Prompt. Locate all lines with the word "part" and copy them out.

Data provided.

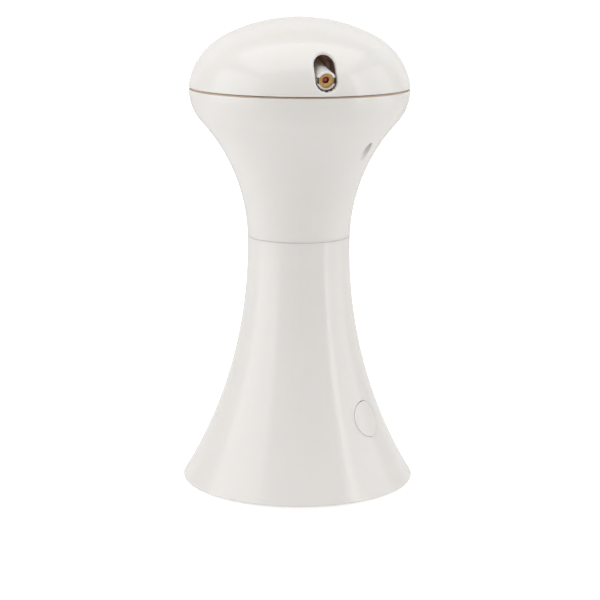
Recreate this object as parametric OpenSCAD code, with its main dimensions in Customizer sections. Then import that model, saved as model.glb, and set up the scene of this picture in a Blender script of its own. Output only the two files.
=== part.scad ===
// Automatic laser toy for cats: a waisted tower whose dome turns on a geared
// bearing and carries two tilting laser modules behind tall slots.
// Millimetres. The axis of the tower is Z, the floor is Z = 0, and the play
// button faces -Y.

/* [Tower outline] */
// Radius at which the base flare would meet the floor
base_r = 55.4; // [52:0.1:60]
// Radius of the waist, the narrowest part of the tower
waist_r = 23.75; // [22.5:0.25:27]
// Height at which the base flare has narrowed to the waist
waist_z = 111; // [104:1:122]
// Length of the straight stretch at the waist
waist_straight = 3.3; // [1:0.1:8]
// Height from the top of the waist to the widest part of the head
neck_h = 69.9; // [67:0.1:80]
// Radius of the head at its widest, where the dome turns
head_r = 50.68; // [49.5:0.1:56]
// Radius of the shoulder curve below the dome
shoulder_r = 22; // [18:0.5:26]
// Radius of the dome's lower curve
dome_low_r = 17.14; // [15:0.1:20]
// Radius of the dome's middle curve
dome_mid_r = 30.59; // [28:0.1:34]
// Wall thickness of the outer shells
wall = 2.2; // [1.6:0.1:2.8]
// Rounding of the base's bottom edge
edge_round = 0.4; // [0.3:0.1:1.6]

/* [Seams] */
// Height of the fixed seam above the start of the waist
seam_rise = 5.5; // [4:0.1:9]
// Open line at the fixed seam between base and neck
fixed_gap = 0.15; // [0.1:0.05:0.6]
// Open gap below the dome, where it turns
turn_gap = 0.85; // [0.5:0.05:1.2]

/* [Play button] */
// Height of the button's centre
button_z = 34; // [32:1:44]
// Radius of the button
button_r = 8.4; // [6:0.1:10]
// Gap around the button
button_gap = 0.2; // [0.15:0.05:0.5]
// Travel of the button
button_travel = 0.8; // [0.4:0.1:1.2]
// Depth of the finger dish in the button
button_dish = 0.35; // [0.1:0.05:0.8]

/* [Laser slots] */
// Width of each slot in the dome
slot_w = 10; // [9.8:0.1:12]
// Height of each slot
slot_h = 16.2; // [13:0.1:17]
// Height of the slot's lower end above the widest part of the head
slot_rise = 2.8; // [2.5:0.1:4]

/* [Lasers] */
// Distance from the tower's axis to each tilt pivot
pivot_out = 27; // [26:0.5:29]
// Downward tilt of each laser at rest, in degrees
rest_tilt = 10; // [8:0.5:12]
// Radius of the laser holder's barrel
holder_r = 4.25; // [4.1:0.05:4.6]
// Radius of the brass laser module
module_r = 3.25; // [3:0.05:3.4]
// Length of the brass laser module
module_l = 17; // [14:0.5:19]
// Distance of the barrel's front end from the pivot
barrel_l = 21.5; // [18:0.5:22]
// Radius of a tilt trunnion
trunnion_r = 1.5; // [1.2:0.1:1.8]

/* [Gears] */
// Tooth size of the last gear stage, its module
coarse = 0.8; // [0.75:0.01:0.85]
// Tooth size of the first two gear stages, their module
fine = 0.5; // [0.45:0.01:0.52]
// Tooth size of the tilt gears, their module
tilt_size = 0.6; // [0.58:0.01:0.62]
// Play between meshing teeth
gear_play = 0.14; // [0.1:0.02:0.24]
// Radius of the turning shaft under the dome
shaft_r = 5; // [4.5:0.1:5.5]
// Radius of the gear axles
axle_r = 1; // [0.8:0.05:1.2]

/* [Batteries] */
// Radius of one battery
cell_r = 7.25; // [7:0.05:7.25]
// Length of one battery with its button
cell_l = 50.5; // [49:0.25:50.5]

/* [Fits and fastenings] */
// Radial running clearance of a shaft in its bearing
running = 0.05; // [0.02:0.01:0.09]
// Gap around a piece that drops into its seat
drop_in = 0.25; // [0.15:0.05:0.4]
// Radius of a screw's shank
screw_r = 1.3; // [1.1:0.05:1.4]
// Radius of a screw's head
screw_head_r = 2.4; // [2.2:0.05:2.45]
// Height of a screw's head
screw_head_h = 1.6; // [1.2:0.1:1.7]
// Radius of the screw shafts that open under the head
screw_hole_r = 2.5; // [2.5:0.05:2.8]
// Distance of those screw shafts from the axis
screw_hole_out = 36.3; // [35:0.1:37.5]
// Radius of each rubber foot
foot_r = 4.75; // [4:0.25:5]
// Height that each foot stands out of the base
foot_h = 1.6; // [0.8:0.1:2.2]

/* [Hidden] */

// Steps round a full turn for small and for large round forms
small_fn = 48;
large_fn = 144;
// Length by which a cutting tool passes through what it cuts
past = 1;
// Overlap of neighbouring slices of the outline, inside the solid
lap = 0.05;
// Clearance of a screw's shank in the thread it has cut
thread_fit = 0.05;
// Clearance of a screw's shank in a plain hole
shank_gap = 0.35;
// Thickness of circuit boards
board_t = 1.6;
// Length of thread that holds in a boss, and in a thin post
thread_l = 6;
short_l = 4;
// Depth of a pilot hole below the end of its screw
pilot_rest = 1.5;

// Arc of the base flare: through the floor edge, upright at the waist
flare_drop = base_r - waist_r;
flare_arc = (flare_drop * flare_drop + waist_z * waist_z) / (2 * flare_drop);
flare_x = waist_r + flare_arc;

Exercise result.
=== part.scad ===
// Radius of the waist, the narrowest part of the tower
// Height from the top of the waist to the widest part of the head
// Height of the slot's lower end above the widest part of the head